Alpaca vs Llama: What's the Difference?
Alpacas and llamas are both camelids (related to the camel). However, people often confuse llamas with alpacas. Although alpacas and llamas can look the same, there are actually many differences. First, alpacas are bred for their fiber while llamas are usually bred for packing. Although llama fiber can be used to make items, alpacas are not used for packing. Llama hair isn't always as soft as alpaca fiber, because llama hair has guard hair on it. Secondly, llamas are much bigger than alpacas. Adult alpacas can weigh 120-180 pounds, while llamas can weigh up to 450 pounds. Besides their weight difference, llamas also look much bigger. Thirdly, llamas have long "banana-shaped" ears, while alpacas have shorter, spear-shaped ears. And lastly, alpacas need protection from predators, while llamas act like guardians. Although even a llama can be prey to a predator, usually they will guard themselves as well as other animals. In fact, it is common for alpaca farmers to put a llama with alpacas so that the llama will guard the alpacas.

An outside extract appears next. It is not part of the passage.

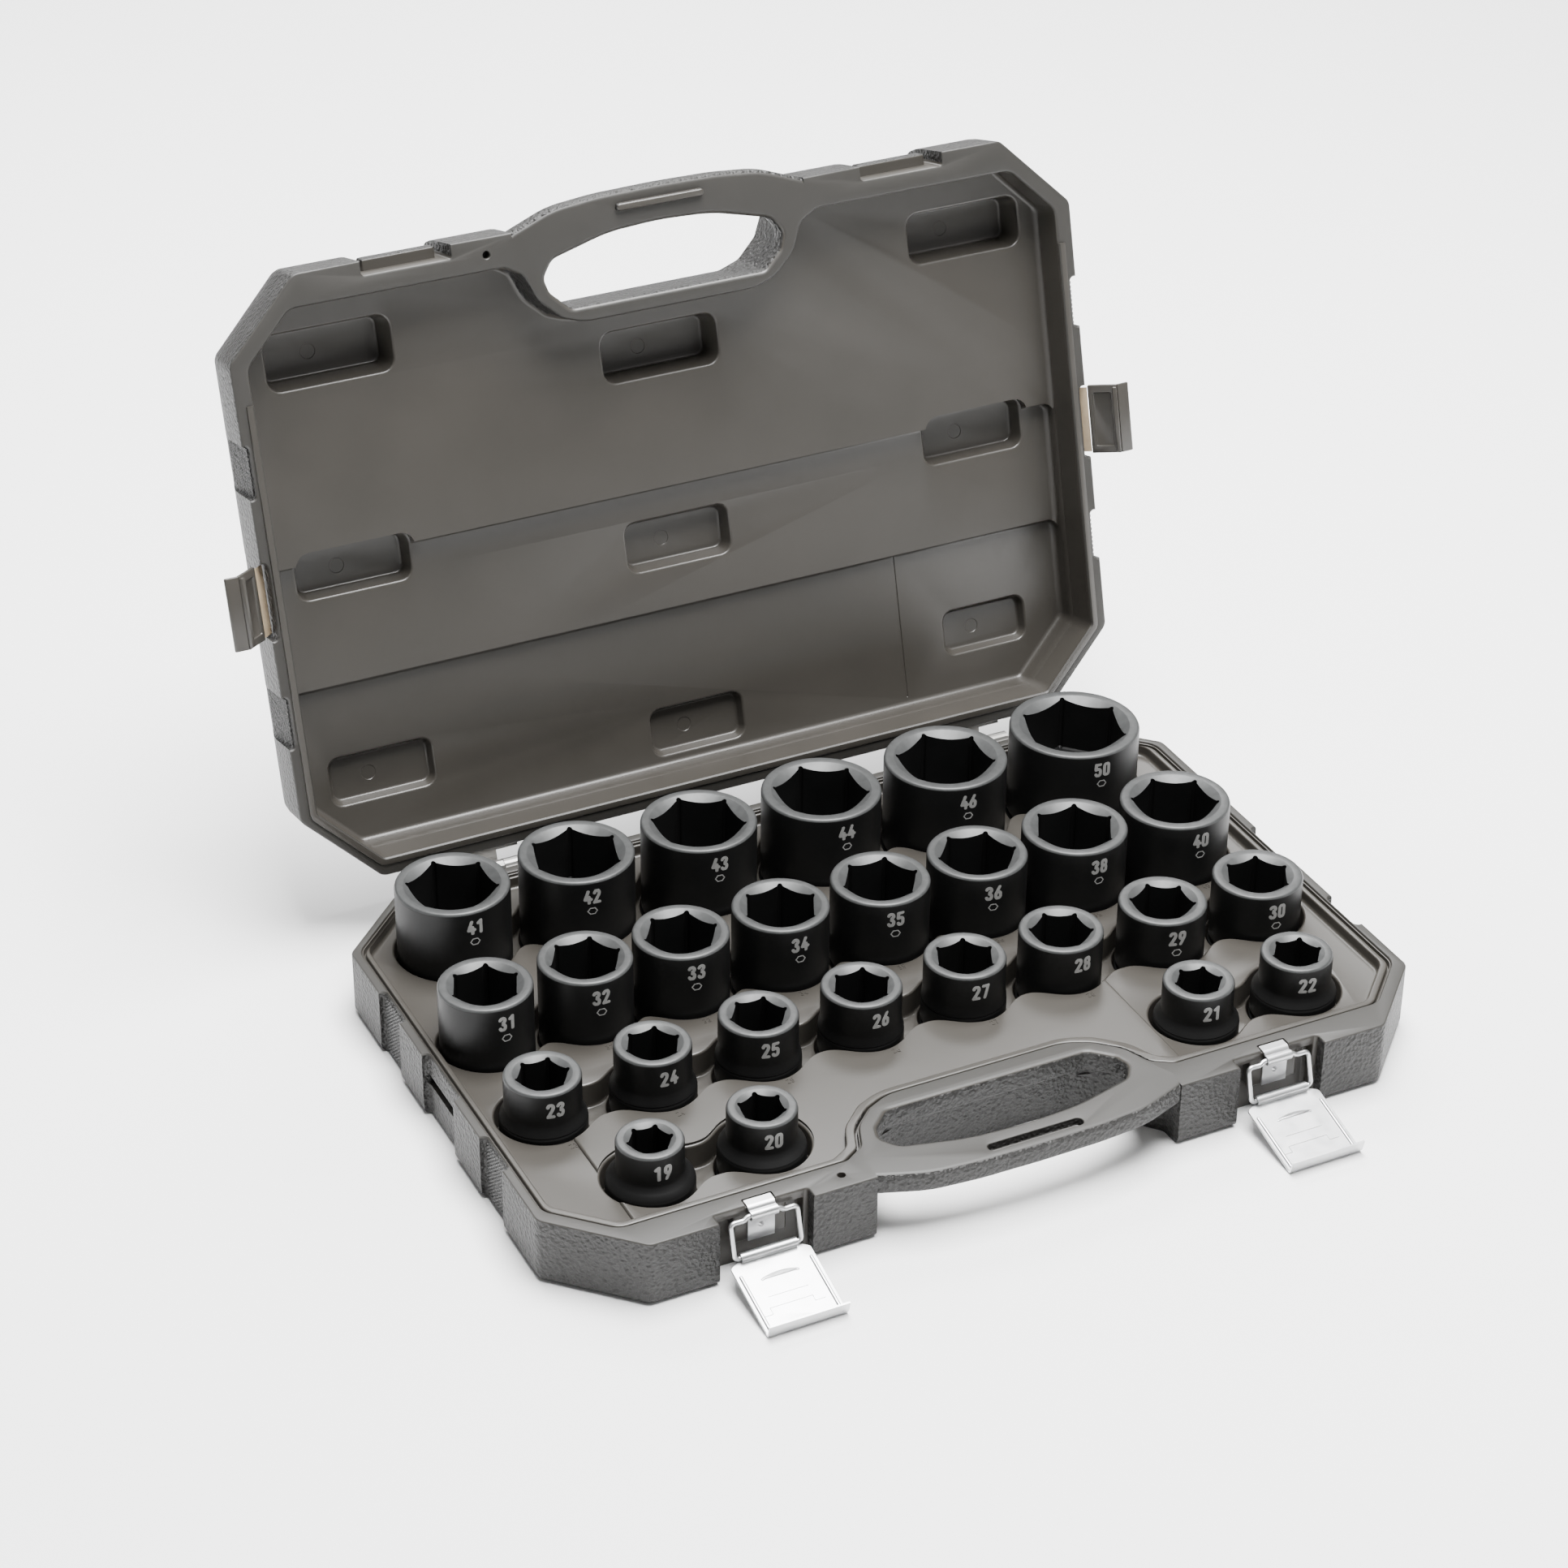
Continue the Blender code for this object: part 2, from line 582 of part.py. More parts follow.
pad_y = FRONT + NOTCH_D  # face that the bracket lies on
curl_y = pad_y - GAP - SHEET - CURL_R + 0.5 * MM
tilt = radians(BAIL_TILT)
bar_y = curl_y - BAIL_LEN * sin(tilt)
bar_z = BAIL_Z - BAIL_LEN * cos(tilt)
for side, word in ((-1, "left"), (1, "right")):
    x = side * LATCH_X
    half = BRACKET_W / 2
    back = pad_y - GAP
    bracket = box(x - half, x + half, back - SHEET, back, 16.5 * MM, BASE_H - 0.1 * MM)
    join(bracket, box(x - half, x + half, back - SHEET, FRONT + LIP_SEAT - 0.8 * MM,
                      BASE_H - 1.1 * MM, BASE_H - 0.1 * MM))
    join(bracket, rod("X", (x, curl_y, BAIL_Z), CURL_R, BRACKET_W))
    cut(bracket, rod("X", (x, curl_y, BAIL_Z), BORE_R, BRACKET_W + 4 * MM, 12))
    finish(bracket, "latch_bracket_" + word, ZINC)

    loop = rounded([(-BAIL_TOP, 0), (BAIL_TOP, 0), (BAIL_LOW, -BAIL_LEN),
                    (-BAIL_LOW, -BAIL_LEN)], 2.5 * MM, 3)
    path = [(x + u, curl_y + v * sin(tilt), BAIL_Z + v * cos(tilt)) for u, v in loop]
    finish(wire(path, WIRE_R), "latch_bail_" + word, ZINC, (x, curl_y, BAIL_Z))

    # the lever is drawn along -Y from the bar and then tipped down about it
    top = bar_z - BORE_R - 0.1 * MM
    far = bar_y - LEVER_LEN
    wide = LEVER_W / 2
    plate = prism(rounded([(x - wide, far), (x + wide, far), (x + wide, bar_y - 3 * MM),
                           (x + 15 * MM, bar_y + 0.5 * MM), (x - 15 * MM, bar_y + 0.5 * MM),
                           (x - wide, bar_y - 3 * MM)], 1.2 * MM, 2), top - SHEET, top)
    join(plate, box(x - wide + 1.6 * MM, x + wide - 1.6 * MM, far + 0.1 * MM,
                    far + 0.1 * MM + SHEET, top - SHEET / 2, top - SHEET + LIP_H))
    for s in (-1, 1):
        edge = sorted((x + s * (wide - 1.1 * MM), x + s * (wide - 0.02 * MM)))
        join(plate, box(*edge, far + 5 * MM, bar_y - 6 * MM, top - SHEET / 2, top + 2 * MM))
    join(plate, rod("X", (x, bar_y, bar_z), CURL_R - 0.1 * MM, 28 * MM))
    cut(plate, rod("X", (x, bar_y, bar_z), BORE_R, 34 * MM, 12))
    about = Matrix.Translation((x, bar_y, bar_z))
    tip = about @ Matrix.Rotation(radians(LEVER_TILT), 4, "X") @ about.inverted()
    bake(plate, tip)
    finish(plate, "latch_lever_" + word, ZINC, (x, bar_y, bar_z))

# ---------------------------------------------------------------- side latches
for side, word in ((-1, "left"), (1, "right")):
    face = HALF_W - SIDE_RECESS
    axis_x = side * (face + GAP + STRIP_T / 2)
    y0 = SIDE_Y - SIDE_W / 2
    y1 = SIDE_Y + SIDE_W / 2
    about = Matrix.Translation((axis_x, SIDE_Y, SIDE_Z))
    back = about @ Matrix.Rotation(-side * radians(FLAP_SWING), 4, "Y") @ about.inverted()
    strip = box(*sorted((axis_x, axis_x + side * STRIP_LEN)), y0 + 1 * MM, y1 - 1 * MM,
                SIDE_Z - STRIP_T / 2, SIDE_Z + STRIP_T / 2)
    bake(strip, back)
    axis = on_open_lid((axis_x, SIDE_Y, SIDE_Z))
    finish(strip, "side_latch_strip_" + word, STRIP, axis, OPEN)

    low = SIDE_Z - STRIP_T / 2
    start = axis_x + side * (STRIP_LEN + GAP)
    end = axis_x + side * FLAP_LEN
    flap = box(*sorted((start, end)), y0, y1, low, low + FLAP_T)
    # hook on the inner face, and the finger lip flared away from the case
    join(flap, box(*sorted((end - side * 2.9 * MM, end - side * 0.5 * MM)),
                   y0 + 1 * MM, y1 - 1 * MM, low - 2.2 * MM, low + FLAP_T / 2))
    lip = box(*sorted((end - side * 1.4 * MM, end + side * FLAP_LIP)), y0 + 0.02 * MM,
              y1 - 0.02 * MM, low + 0.1 * MM, low + FLAP_T - 0.1 * MM)
    root = Matrix.Translation((end - side * 1 * MM, SIDE_Y, low + FLAP_T / 2))
    bake(lip, root @ Matrix.Rotation(-side * radians(LIP_FLARE), 4, "Y") @ root.inverted())
    join(flap, lip)
    bake(flap, back)
    finish(flap, "side_latch_" + word, CASE, axis, OPEN)


# ---------------------------------------------------------------- sockets
def turned(profile, steps):
    """Solid of revolution; the profile runs from the top down to the bottom."""
    mesh = bpy.data.meshes.new("profile")
    verts = [(r, 0, z) for r, z in profile]
    mesh.from_pydata(verts, [(i, i + 1) for i in range(len(verts) - 1)], [])
    obj = bpy.data.objects.new("profile", mesh)
    guides.objects.link(obj)
    screw = obj.modifiers.new("Screw", "SCREW")
    screw.steps = steps
    screw.render_steps = steps
    screw.use_merge_vertices = True
    screw.merge_threshold = 1e-5
    bpy.context.view_layer.update()
    return to_mesh(obj)


def hex_prism(across, z0, z1):
    """Six-point bore."""
    r = across / 2 / cos(pi / 6)
    return prism([(r * cos(k * pi / 3), r * sin(k * pi / 3)) for k in range(6)], z0, z1)


for row_y, height, play, row in ROWS:
    height *= MM
    for size, x, nose in row:
        nose *= MM
        drive = max(nose, DRIVE_OD) if nose < 43.5 * MM else nose
        across = size * MM + HEX_PLAY
        corner = across / 2 / cos(pi / 6)
        mouth = corner + 0.3 * MM
        flat = across / 2 - 0.6 * MM
        dip = (mouth - flat) * tan(radians(30))
        profile = [(0, height - dip), (flat, height - dip), (mouth, height),
                   (nose / 2 - 1.2 * MM, height), (nose / 2, height - 1.2 * MM)]
        if drive > nose:
            profile += [(nose / 2, 32 * MM), (drive / 2, 26 * MM)]
        profile += [(drive / 2, 1.2 * MM), (drive / 2 - 1.2 * MM, 0), (0, 0)]
        body = turned(profile, SIDES)
        depth = min(0.5 * height, 0.75 * size * MM + 8 * MM)
        cut(body, hex_prism(across, height - depth, height + 5 * MM))
        half = DRIVE / 2
        cut(body, box(-half, half, -half, half, -5 * MM, height - depth + 1 * MM))
        place = (x * MM, row_y * MM, POCKET_Z + GAP)
        obj = finish(body, "socket_%dmm" % size, BLACK)
        obj.location = place
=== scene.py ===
"""Impact socket set in its blow-moulded carry case: materials and fine surface."""

from math import atan2, cos, pi, radians, sin, tan

import bmesh
import bpy
import numpy as np
from mathutils import Matrix, Vector


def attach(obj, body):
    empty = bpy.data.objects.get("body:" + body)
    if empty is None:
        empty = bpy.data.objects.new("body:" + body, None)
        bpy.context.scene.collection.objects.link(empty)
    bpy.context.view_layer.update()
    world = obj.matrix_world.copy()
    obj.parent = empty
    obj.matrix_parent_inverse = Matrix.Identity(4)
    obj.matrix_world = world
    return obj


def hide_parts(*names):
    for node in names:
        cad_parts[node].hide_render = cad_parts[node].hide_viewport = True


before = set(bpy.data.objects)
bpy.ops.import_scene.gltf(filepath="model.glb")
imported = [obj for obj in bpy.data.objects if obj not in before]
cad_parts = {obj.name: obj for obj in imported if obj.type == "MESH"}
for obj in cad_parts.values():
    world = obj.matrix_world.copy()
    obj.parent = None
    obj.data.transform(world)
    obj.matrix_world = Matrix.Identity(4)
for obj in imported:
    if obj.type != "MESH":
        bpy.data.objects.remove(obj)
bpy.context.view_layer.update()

MM = 0.001
RIM = 37.3  # parting plane of the closed lid, millimetres
HINGE = Vector((0, 0.171, 0.032))
OPEN = Matrix.Translation(HINGE) @ Matrix.Rotation(radians(-105.1), 4, "X") @ Matrix.Translation(-HINGE)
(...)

Alpacas are not for everyone, but they are perfect animals for some people. If you enjoy the fiber arts you may be interested in the business investment and profit that comes from owning some of your own alpaca herd. You will need an acre or more to keep them on. Also, plan on getting a minimum of three, and ideally more since alpacas are a herd animal. If you can provide water, food, minerals, fencing, protection from predators, yearly shearing, shots, possible veterinary care, daily feeding, and other items pertaining to herd health, and can check on them at least twice a day, keeping alpacas may be the right fit for you. They are intelligent, sweet, and for the most part, quiet and docile livestock animals.